Briefing 8/6: Eviction Moratorium Has Been Extended, Daycare Struggling To Survive & More
It’s Thursday! The storm is long gone and the sun is out. We are still in the middle of a pandemic, so please continue wearing your face coverings when you are out and about.
- Gym rats, now without a home, are moving their exercise routines outdoors and adopting workouts that don’t rely on traditional fitness equipment.
- Medgar Evers College, a senior CUNY institution, is officially searching for a new president to lead the half-a-century old institution, we reported.

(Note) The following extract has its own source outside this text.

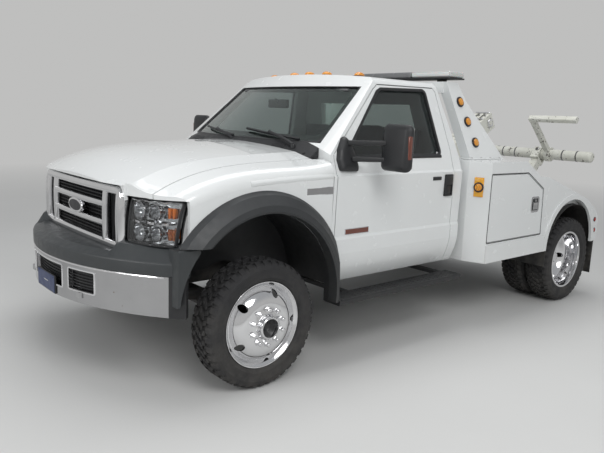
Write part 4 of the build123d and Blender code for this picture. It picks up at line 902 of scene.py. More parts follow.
def bowl(bm, centre, way, radius, depth):
    """A thin reflector bowl that opens along a direction."""
    place = Matrix.Translation(centre) @ way.to_track_quat("Z", "Y").to_matrix().to_4x4()
    shape = [(0.010, 0.0), (0.45 * radius, 0.05 * depth), (0.75 * radius, 0.30 * depth),
             (0.93 * radius, 0.65 * depth), (radius, depth), (radius + 0.003, depth),
             (0.96 * radius, 0.62 * depth), (0.78 * radius, 0.24 * depth), (0.46 * radius, -0.04 * depth),
             (0.010, -0.06 * depth)]
    before = set(bm.verts)
    line = [bm.verts.new((r, 0, h)) for r, h in shape]
    edges = [bm.edges.new(pair) for pair in zip(line, line[1:] + line[:1])]
    bmesh.ops.spin(bm, geom=line + edges, cent=(0, 0, 0), axis=(0, 0, 1), angle=2 * pi, steps=32,
                   use_merge=True)
    made = [v for v in bm.verts if v not in before]
    bmesh.ops.transform(bm, matrix=place, verts=made)


GRILLE_BOW, GRILLE_LEAN = 0.022, 0.014
# Section of the frame round the grille, as (across, out)
GRILLE_RIM = [(-0.026, -0.075), (-0.026, -0.008), (-0.021, 0.000), (-0.010, 0.0032), (0.010, 0.0032),
              (0.020, -0.001), (0.025, -0.010), (0.026, -0.030), (0.026, -0.075)]


def grille_face(y, z, lift=0.0):
    """Point of the grille's face, which bows in plan and leans back at its head, and the way out."""
    up = max(0.0, (z - 1.05) / 0.196)
    x = 2.811 - GRILLE_BOW * (y / GRILLE_Y) ** 2 - GRILLE_LEAN * up ** 2
    out = Vector((1, 2 * GRILLE_BOW * y / GRILLE_Y ** 2, 2 * GRILLE_LEAN * up / 0.196)).normalized()
    return Vector((x, y, z)) + out * lift, out


def grille_bar(bm, start, end, half, proud=0.0):
    """A bright bar from one (y, z) place of the grille's face to another, with rounded edges."""
    run = spaced([Vector((*start, 0)), Vector((*end, 0))], 0.04, closed=False)
    strip_on(bm, [grille_face(p.x, p.y, proud) for p in run],
             [(-half, -0.034), (-half, -0.007), (-half + 0.003, -0.002), (-half + 0.008, 0.0),
              (half - 0.008, 0.0), (half - 0.003, -0.002), (half, -0.007), (half, -0.034)], closed=False)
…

- The fate of one of the biggest projects on the docket this year — the rezoning of Industry City — is now up in the air, we wrote.
- Open Streets have popped up all around the city, designed to help restaurants and other businesses (as well as residents) weather this pandemic with a little more outdoor space. Here are some of our favorites.
- Two-wheel traffic is up on bridges, but the cash-strapped city can’t expand crowded bike lanes, THE CITY reported.
- A daycare in Brooklyn is struggling to survive amid the coronavirus, WCBS 880 reported.
- Keke Palmer has been announced as the host of the 2020 MTV Video Music Awards, which will take place at Brooklyn’s Barclays Center on Aug. 30, the Post reported.
- “A Crown Heights restaurant found ignoring the ban on indoor dining and a 150-person rooftop party in Sheepshead Bay are the latest Brooklyn spots found violating rules meant to help stop the spread of the coronavirus,” Patch reported.
- “Hundreds of New Yorkers took the to the streets of Bensonhurst on Saturday to show their support for an 89-year-old Asian woman who was attacked by a stranger — and to condemn the police’s decision not to classify the incident as a hate crime,” AMNY reported.
- The eviction moratorium has been extended another 30 days, the Governor announced.
- “Brownsville’s new commanding officer really knows his precinct area — he grew up there,” NY1 reported.
- “A new rolodex of Black, Brown and women owned small businesses in New York City is being launched online this National Black Business Month,” BK Reader wrote.
- “A bill to ensure that incarcerated parents are sent to detention facilities closer to their children’s homes passed in the New York State legislature on July 21 — nine years after a Brooklyn lawmaker first introduced the bill,” the Brooklyn Paper wrote.